A opção pela representação de personagens fora da lei (mas que se confundem com ela, já que também são policiais) como figuras abjetas se explicita em Cícero (André Mattos), tio do protagonista. Ao mesmo tempo ameaçador e ridículo, o sujeito atua em “O Nome da Morte” como uma espécie de demônio, que seduz Júlio para um ofício que ele exerce há algum tempo sem qualquer remorso – pelo contrário até, já que os assassinatos sustentam uma vida de prazeres mundanos à qual Cícero é bastante apegado. Mas o ridículo kitsch de novos ricos que extraem sua fortuna de crimes hediondos alcança também o protagonista e sua esposa, Maria (Fabíula Nascimento). No ápice da carreira de Júlio, ela surge frequentando uma loja da rede Havan, conhecida pelo extremo mau-gosto de sua fachada – enquadrada por Goldman num contra-plongée que ressalta ainda mais essa característica –, bem como por uma história de problemas na justiça e, em tempos mais recentes, pela adesão de seu dono a discursos políticos agressivos e retrógrados nas redes sociais. Pouco depois, os dois personagens surgem convertidos ao cristianismo neopentecostal, frequentando um culto num espaço tão kitsch quanto.

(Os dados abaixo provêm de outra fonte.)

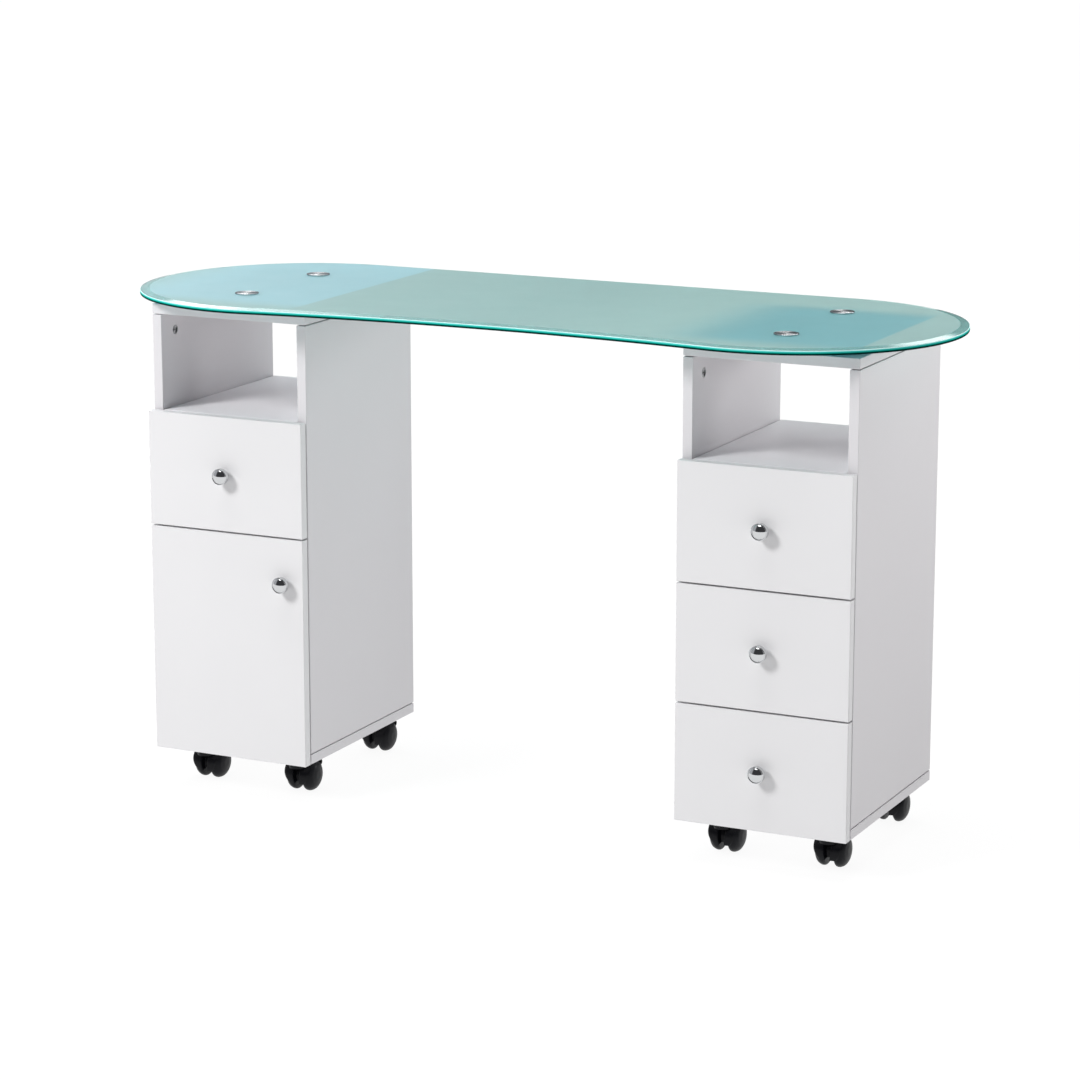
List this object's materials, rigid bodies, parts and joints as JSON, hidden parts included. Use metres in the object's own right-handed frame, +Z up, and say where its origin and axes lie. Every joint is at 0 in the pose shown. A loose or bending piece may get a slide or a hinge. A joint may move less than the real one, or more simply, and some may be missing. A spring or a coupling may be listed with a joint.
{
  "type": "manicure table",
  "caption": "Nail desk with a frosted glass top on two rolling board cabinets, with open niches, drawers and a cupboard door.",
  "frame": {"origin": "on the floor under the middle of the glass top", "axes": "+X along the table towards its right cabinet as seen from the fronts, +Y towards the back, away from the drawer fronts, +Z up"},
  "size_m": [1.304, 0.5, 0.7705],
  "materials": {
    "white_board": "satin white melamine coating on board, with matching edge band",
    "white_hardboard": "matt white coated hardboard",
    "aqua_glass": "tempered, polished edge, frosted aqua underside",
    "brushed_steel": "circular brushed",
    "chrome": "polished",
    "zinc_plate": "bright zinc plated",
    "white_metal": "white powder coat",
    "black_nylon": "satin moulded"
  },
  "bodies": {
    "root": {"glass_standoff_left_back": "brushed_steel", "glass_standoff_left_front": "brushed_steel", "glass_standoff_right_back": "brushed_steel", "glass_standoff_right_front": "brushed_steel", "glass_top": "aqua_glass", "left_cabinet_back": "white_hardboard", "left_cabinet_bottom": "white_board", "left_cabinet_divider_shelf": "white_board", "left_cabinet_left_side": "white_board", "left_cabinet_niche_shelf": "white_board", "left_cabinet_right_side": "white_board", "left_cabinet_top": "white_board", "left_drawer_runner_left": "white_metal", "left_drawer_runner_right": "white_metal", "lower_hinge_arm": "zinc_plate", "right_cabinet_back": "white_hardboard", "right_cabinet_bottom": "white_board", "right_cabinet_left_side": "white_board", "right_cabinet_niche_shelf": "white_board", "right_cabinet_right_side": "white_board", "right_cabinet_top": "white_board", "right_lower_drawer_runner_left": "white_metal", "right_lower_drawer_runner_right": "white_metal", "right_middle_drawer_runner_left": "white_metal", "right_middle_drawer_runner_right": "white_metal", "right_upper_drawer_runner_left": "white_metal", "right_upper_drawer_runner_right": "white_metal", "upper_hinge_arm": "zinc_plate"},
    "left_drawer": {"left_drawer_front": "white_board", "left_drawer_box": "white_board", "left_drawer_knob": "chrome"},
    "right_upper_drawer": {"right_upper_drawer_front": "white_board", "right_upper_drawer_box": "white_board", "right_upper_drawer_knob": "chrome"},
    "right_middle_drawer": {"right_middle_drawer_front": "white_board", "right_middle_drawer_box": "white_board", "right_middle_drawer_knob": "chrome"},
    "right_lower_drawer": {"right_lower_drawer_front": "white_board", "right_lower_drawer_box": "white_board", "right_lower_drawer_knob": "chrome"},
    "door": {"cupboard_door": "white_board", "cupboard_door_knob": "chrome", "upper_hinge_cup": "zinc_plate", "lower_hinge_cup": "zinc_plate"},
    "left_cabinet_caster_front_left_swivel": {"left_cabinet_caster_front_left_hood": "black_nylon"},
    "left_cabinet_caster_front_left_wheel_pair": {"left_cabinet_caster_front_left_wheels": "black_nylon"},
    "left_cabinet_caster_front_right_swivel": {"left_cabinet_caster_front_right_hood": "black_nylon"},
    "left_cabinet_caster_front_right_wheel_pair": {"left_cabinet_caster_front_right_wheels": "black_nylon"},
    "left_cabinet_caster_back_left_swivel": {"left_cabinet_caster_back_left_hood": "black_nylon"},
    "left_cabinet_caster_back_left_wheel_pair": {"left_cabinet_caster_back_left_wheels": "black_nylon"},
    "left_cabinet_caster_back_right_swivel": {"left_cabinet_caster_back_right_hood": "black_nylon"},
    "left_cabinet_caster_back_right_wheel_pair": {"left_cabinet_caster_back_right_wheels": "black_nylon"},
    "right_cabinet_caster_front_left_swivel": {"right_cabinet_caster_front_left_hood": "black_nylon"},
    "right_cabinet_caster_front_left_wheel_pair": {"right_cabinet_caster_front_left_wheels": "black_nylon"},
    "right_cabinet_caster_front_right_swivel": {"right_cabinet_caster_front_right_hood": "black_nylon"},
    "right_cabinet_caster_front_right_wheel_pair": {"right_cabinet_caster_front_right_wheels": "black_nylon"},
    "right_cabinet_caster_back_left_swivel": {"right_cabinet_caster_back_left_hood": "black_nylon"},
    "right_cabinet_caster_back_left_wheel_pair": {"right_cabinet_caster_back_left_wheels": "black_nylon"},
    "right_cabinet_caster_back_right_swivel": {"right_cabinet_caster_back_right_hood": "black_nylon"},
    "right_cabinet_caster_back_right_wheel_pair": {"right_cabinet_caster_back_right_wheels": "black_nylon"}
  },
  "joints": [
    {"name": "left_drawer_slide", "type": "slide", "parent": "root", "child": "left_drawer", "axis": [0, -1, 0], "range_m": [0, 0.225]},
    {"name": "right_upper_drawer_slide", "type": "slide", "parent": "root", "child": "right_upper_drawer", "axis": [0, -1, 0], "range_m": [0, 0.225]},
    {"name": "right_middle_drawer_slide", "type": "slide", "parent": "root", "child": "right_middle_drawer", "axis": [0, -1, 0], "range_m": [0, 0.225]},
    {"name": "right_lower_drawer_slide", "type": "slide", "parent": "root", "child": "right_lower_drawer", "axis": [0, -1, 0], "range_m": [0, 0.225]},
    {"name": "cupboard_door_hinge", "type": "hinge", "parent": "root", "child": "door", "pos_m": [-0.568, -0.175, 0.2387], "axis": [0, 0, -1], "range_deg": [0, 105]},
    {"name": "left_cabinet_caster_front_left_swivel_joint", "type": "hinge", "parent": "root", "child": "left_cabinet_caster_front_left_swivel", "pos_m": [-0.518, -0.128, 0.063], "axis": [0, 0, 1], "continuous": true},
    {"name": "left_cabinet_caster_front_left_wheel_joint", "type": "hinge", "parent": "left_cabinet_caster_front_left_swivel", "child": "left_cabinet_caster_front_left_wheel_pair", "pos_m": [-0.518, -0.106, 0.025], "axis": [1, 0, 0], "continuous": true},
    {"name": "left_cabinet_caster_front_right_swivel_joint", "type": "hinge", "parent": "root", "child": "left_cabinet_caster_front_right_swivel", "pos_m": [-0.354, -0.128, 0.063], "axis": [0, 0, 1], "continuous": true},
    {"name": "left_cabinet_caster_front_right_wheel_joint", "type": "hinge", "parent": "left_cabinet_caster_front_right_swivel", "child": "left_cabinet_caster_front_right_wheel_pair", "pos_m": [-0.354, -0.106, 0.025], "axis": [1, 0, 0], "continuous": true},
    {"name": "left_cabinet_caster_back_left_swivel_joint", "type": "hinge", "parent": "root", "child": "left_cabinet_caster_back_left_swivel", "pos_m": [-0.518, 0.116, 0.063], "axis": [0, 0, 1], "continuous": true},
    {"name": "left_cabinet_caster_back_left_wheel_joint", "type": "hinge", "parent": "left_cabinet_caster_back_left_swivel", "child": "left_cabinet_caster_back_left_wheel_pair", "pos_m": [-0.518, 0.138, 0.025], "axis": [1, 0, 0], "continuous": true},
    {"name": "left_cabinet_caster_back_right_swivel_joint", "type": "hinge", "parent": "root", "child": "left_cabinet_caster_back_right_swivel", "pos_m": [-0.354, 0.116, 0.063], "axis": [0, 0, 1], "continuous": true},
    {"name": "left_cabinet_caster_back_right_wheel_joint", "type": "hinge", "parent": "left_cabinet_caster_back_right_swivel", "child": "left_cabinet_caster_back_right_wheel_pair", "pos_m": [-0.354, 0.138, 0.025], "axis": [1, 0, 0], "continuous": true},
    {"name": "right_cabinet_caster_front_left_swivel_joint", "type": "hinge", "parent": "root", "child": "right_cabinet_caster_front_left_swivel", "pos_m": [0.354, -0.128, 0.063], "axis": [0, 0, 1], "continuous": true},
    {"name": "right_cabinet_caster_front_left_wheel_joint", "type": "hinge", "parent": "right_cabinet_caster_front_left_swivel", "child": "right_cabinet_caster_front_left_wheel_pair", "pos_m": [0.354, -0.106, 0.025], "axis": [1, 0, 0], "continuous": true},
    {"name": "right_cabinet_caster_front_right_swivel_joint", "type": "hinge", "parent": "root", "child": "right_cabinet_caster_front_right_swivel", "pos_m": [0.518, -0.128, 0.063], "axis": [0, 0, 1], "continuous": true},
    {"name": "right_cabinet_caster_front_right_wheel_joint", "type": "hinge", "parent": "right_cabinet_caster_front_right_swivel", "child": "right_cabinet_caster_front_right_wheel_pair", "pos_m": [0.518, -0.106, 0.025], "axis": [1, 0, 0], "continuous": true},
    {"name": "right_cabinet_caster_back_left_swivel_joint", "type": "hinge", "parent": "root", "child": "right_cabinet_caster_back_left_swivel", "pos_m": [0.354, 0.116, 0.063], "axis": [0, 0, 1], "continuous": true},
    {"name": "right_cabinet_caster_back_left_wheel_joint", "type": "hinge", "parent": "right_cabinet_caster_back_left_swivel", "child": "right_cabinet_caster_back_left_wheel_pair", "pos_m": [0.354, 0.138, 0.025], "axis": [1, 0, 0], "continuous": true},
    {"name": "right_cabinet_caster_back_right_swivel_joint", "type": "hinge", "parent": "root", "child": "right_cabinet_caster_back_right_swivel", "pos_m": [0.518, 0.116, 0.063], "axis": [0, 0, 1], "continuous": true},
    {"name": "right_cabinet_caster_back_right_wheel_joint", "type": "hinge", "parent": "right_cabinet_caster_back_right_swivel", "child": "right_cabinet_caster_back_right_wheel_pair", "pos_m": [0.518, 0.138, 0.025], "axis": [1, 0, 0], "continuous": true}
  ]
}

Essa insinuação de uma conexão (atravessada por forte componente estético) entre crime, empresariado e igrejas evangélicas no Brasil contemporâneo é um dos poucos flertes do filme com a crítica política, ao lado de rápidas referências às execuções de uma indígena e do líder de um movimento camponês. O que é uma pena. O verdadeiro Júlio Santana tem uma trajetória marcada pelo contato mais direto com a violência proveniente do mundo político, já que participou da repressão à guerrilha do Araguaia no início da década de 1970, mas “O Nome da Morte” segue um curioso caminho de desinteresse por qualquer contextualização histórica (apesar de haver passagem de tempo ao longo do filme, pontuada pelo número de vítimas do protagonista, a trama parece sempre ambientada num mesmo presente).

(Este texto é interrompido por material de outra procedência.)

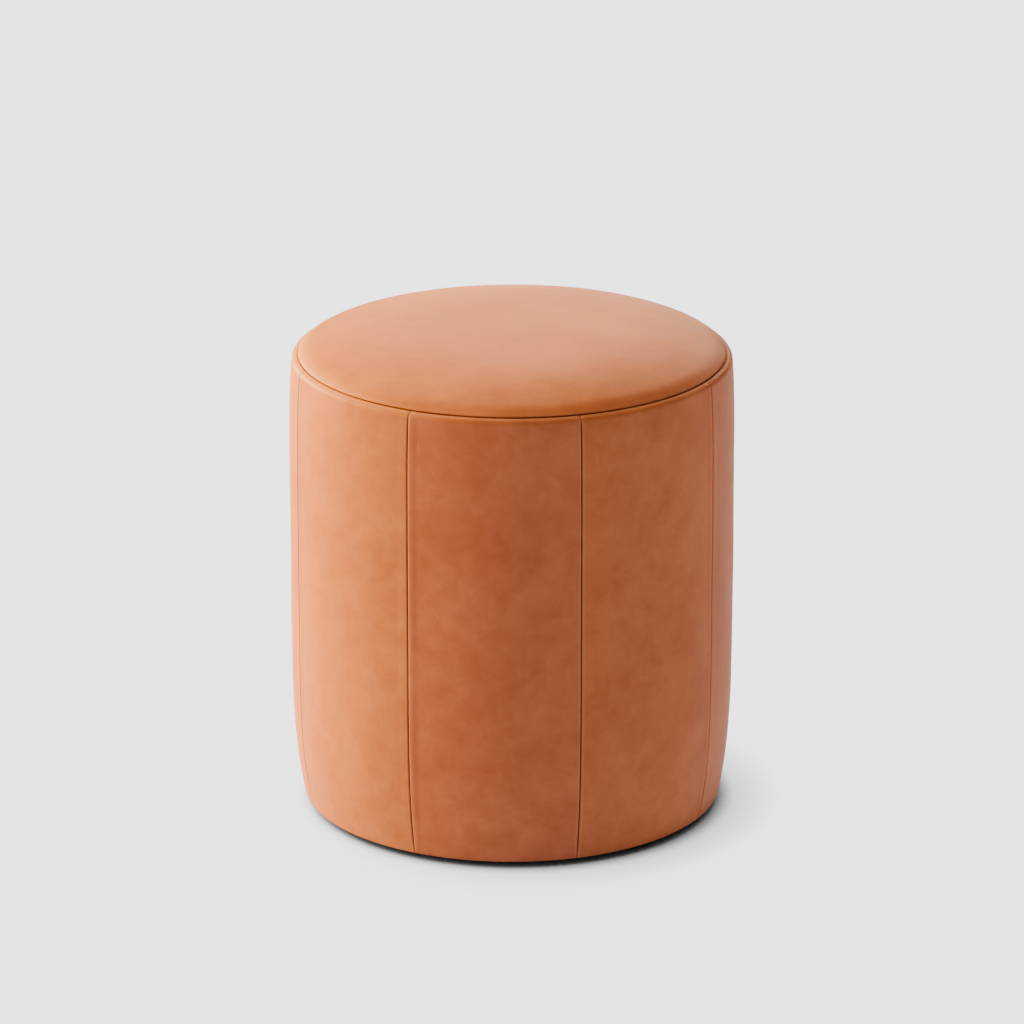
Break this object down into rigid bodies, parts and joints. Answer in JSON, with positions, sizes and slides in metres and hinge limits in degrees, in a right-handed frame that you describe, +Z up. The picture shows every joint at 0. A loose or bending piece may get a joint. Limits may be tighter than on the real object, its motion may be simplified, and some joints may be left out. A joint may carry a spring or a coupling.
{
  "type": "leather drum pouf",
  "caption": "Round upright pouf with a crowned top and a sewn leather cover of flat-seamed upright panels over foam and a hidden wooden frame, on low glides.",
  "frame": {"origin": "on the floor, under the middle of the pouf", "axes": "+Z up along the pouf's axis; -Y is the middle of the front panel; +X is to the right of someone who faces the front"},
  "size_m": [0.4068, 0.4068, 0.456],
  "materials": {
    "leather": "smooth tan full-grain leather, semi-matt",
    "thread": "bonded polyester sewing thread",
    "batting": "white polyester batting",
    "foam": "open-cell polyurethane foam",
    "plywood": "unfinished plywood",
    "pine": "planed softwood",
    "steel": "zinc-plated steel",
    "nylon": "moulded nylon",
    "dust_cloth": "black non-woven dust cloth"
  },
  "bodies": {
    "root": {"side_panel_1": "leather", "side_panel_2": "leather", "side_panel_3": "leather", "side_panel_4": "leather", "side_panel_5": "leather", "side_panel_6": "leather", "side_panel_7": "leather", "side_panel_8": "leather", "top_panel": "leather", "side_seam_thread_1": "thread", "side_seam_thread_2": "thread", "side_seam_thread_3": "thread", "side_seam_thread_4": "thread", "side_seam_thread_5": "thread", "side_seam_thread_6": "thread", "side_seam_thread_7": "thread", "side_seam_thread_8": "thread", "top_seam_thread": "thread", "batting_cap": "batting", "top_foam": "foam", "side_foam": "foam", "side_shell": "plywood", "base_board": "plywood", "top_board": "plywood", "post_1": "pine", "post_2": "pine", "post_3": "pine", "post_4": "pine", "post_5": "pine", "post_6": "pine", "top_screw_1": "steel", "top_screw_2": "steel", "top_screw_3": "steel", "top_screw_4": "steel", "top_screw_5": "steel", "top_screw_6": "steel", "base_screw_1": "steel", "base_screw_2": "steel", "base_screw_3": "steel", "base_screw_4": "steel", "base_screw_5": "steel", "base_screw_6": "steel", "glide_1": "nylon", "glide_2": "nylon", "glide_3": "nylon", "glide_4": "nylon", "glide_nail_1": "steel", "glide_nail_2": "steel", "glide_nail_3": "steel", "glide_nail_4": "steel", "dust_cover": "dust_cloth"}
  },
  "joints": []
}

Preocupados primordialmente com as angústias e consequências dos atos de Júlio, diretor e roteirista aproximam “O Nome da Morte” das jornadas de ascensão e queda típicas do gênero, de “Scarface – A Vergonha de Uma Nação” (1932), de Howard Hawks, a “Os Bons Companheiros” (1990), de Martin Scorsese – ainda que a história que contam não se encerre exatamente num momento de decadência do pistoleiro. Esse último filme, aliás, que também acompanha seu personagem central desde uma adolescência ingênua e deslumbrada pelas facilidades materiais decorrentes do crime, poderia ser tomado como uma inspiração importante para Goldman e Moura. Inclusive na figura de Cícero, cujo encontro entre comicidade e violência (a cena em que se exercita ao som de “Conga conga conga” é exemplar nesse sentido) faz lembrar um pouco o Tommy DeVito (Joe Pesci) de “Os Bons Companheiros”.
No entanto, o tom de “O Nome da Morte” é claramente outro. Ao invés do ritmo frenético e da ironia de Scorsese, tem-se aqui o peso trágico de uma história de eternos retornos, cuja inevitabilidade parece advir, no fim das contas, de uma espécie de pacto mefistofélico feito pelo protagonista. Em razão disso, o demoníaco Cícero guarda semelhanças consideráveis com o Whitey Bulger (Johnny Depp) de “Aliança do Crime” (2015), de Scott Cooper, filme também mergulhado num universo criminoso desprovido de qualquer dimensão humorística e controlado por esse monstro que afeta de maneira irreversível quem se aproxima dele.